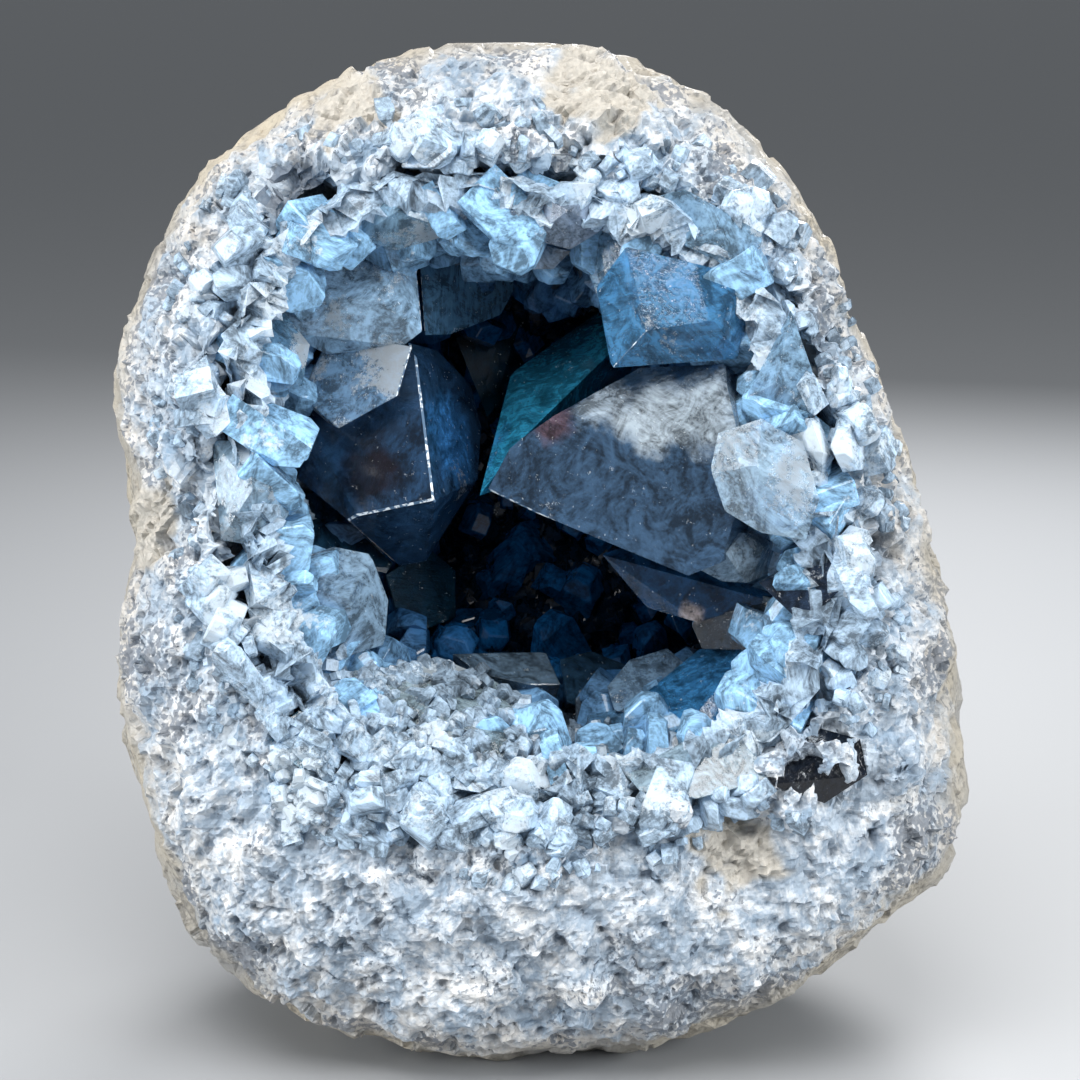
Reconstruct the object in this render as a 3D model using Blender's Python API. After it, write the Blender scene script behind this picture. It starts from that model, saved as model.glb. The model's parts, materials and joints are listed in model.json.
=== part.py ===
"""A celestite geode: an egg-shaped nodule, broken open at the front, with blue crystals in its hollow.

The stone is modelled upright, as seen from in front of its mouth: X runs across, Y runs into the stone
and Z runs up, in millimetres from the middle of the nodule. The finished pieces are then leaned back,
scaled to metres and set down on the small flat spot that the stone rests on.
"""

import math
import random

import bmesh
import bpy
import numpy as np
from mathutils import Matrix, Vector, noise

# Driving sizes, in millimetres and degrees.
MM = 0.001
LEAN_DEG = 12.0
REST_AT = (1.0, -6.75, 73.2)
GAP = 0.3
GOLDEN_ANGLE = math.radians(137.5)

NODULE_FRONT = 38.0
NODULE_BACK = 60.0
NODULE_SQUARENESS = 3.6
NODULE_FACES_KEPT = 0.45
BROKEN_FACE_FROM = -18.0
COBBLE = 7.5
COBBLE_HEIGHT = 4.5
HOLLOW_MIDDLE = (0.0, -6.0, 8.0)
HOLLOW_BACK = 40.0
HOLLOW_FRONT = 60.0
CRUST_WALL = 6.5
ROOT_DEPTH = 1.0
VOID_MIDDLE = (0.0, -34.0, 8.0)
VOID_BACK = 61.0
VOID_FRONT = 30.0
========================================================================
> **Objective**
Write the material out exactly, with nothing left out.

> **Solution**
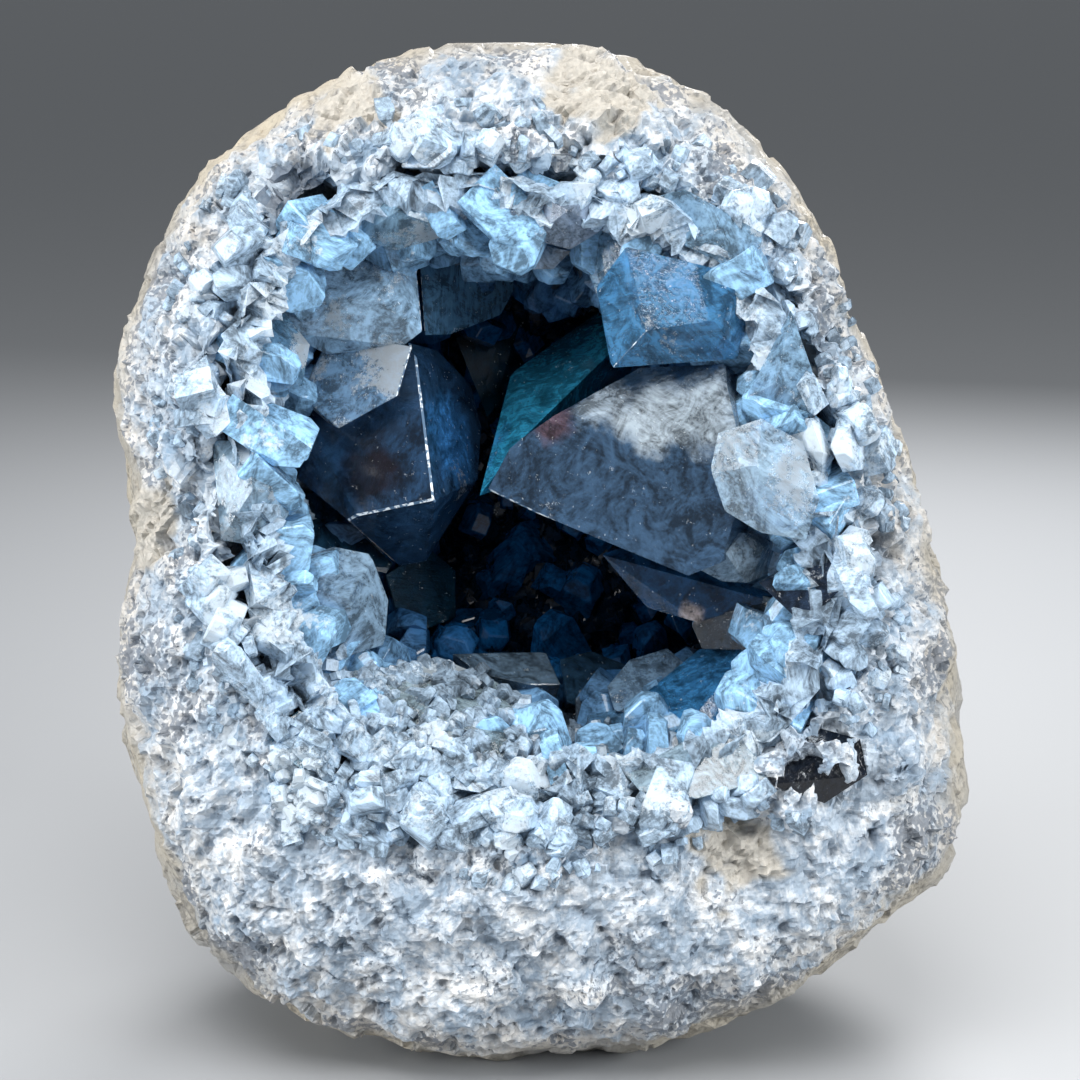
Reconstruct the object in this render as a 3D model using Blender's Python API. After it, write the Blender scene script behind this picture. It starts from that model, saved as model.glb. The model's parts, materials and joints are listed in model.json.
=== part.py ===
"""A celestite geode: an egg-shaped nodule, broken open at the front, with blue crystals in its hollow.

The stone is modelled upright, as seen from in front of its mouth: X runs across, Y runs into the stone
and Z runs up, in millimetres from the middle of the nodule. The finished pieces are then leaned back,
scaled to metres and set down on the small flat spot that the stone rests on.
"""

import math
import random

import bmesh
import bpy
import numpy as np
from mathutils import Matrix, Vector, noise

# Driving sizes, in millimetres and degrees.
MM = 0.001
LEAN_DEG = 12.0
REST_AT = (1.0, -6.75, 73.2)
GAP = 0.3
GOLDEN_ANGLE = math.radians(137.5)

NODULE_FRONT = 38.0
NODULE_BACK = 60.0
NODULE_SQUARENESS = 3.6
NODULE_FACES_KEPT = 0.45
BROKEN_FACE_FROM = -18.0
COBBLE = 7.5
COBBLE_HEIGHT = 4.5
HOLLOW_MIDDLE = (0.0, -6.0, 8.0)
HOLLOW_BACK = 40.0
HOLLOW_FRONT = 60.0
CRUST_WALL = 6.5
ROOT_DEPTH = 1.0
VOID_MIDDLE = (0.0, -34.0, 8.0)
VOID_BACK = 61.0
VOID_FRONT = 30.0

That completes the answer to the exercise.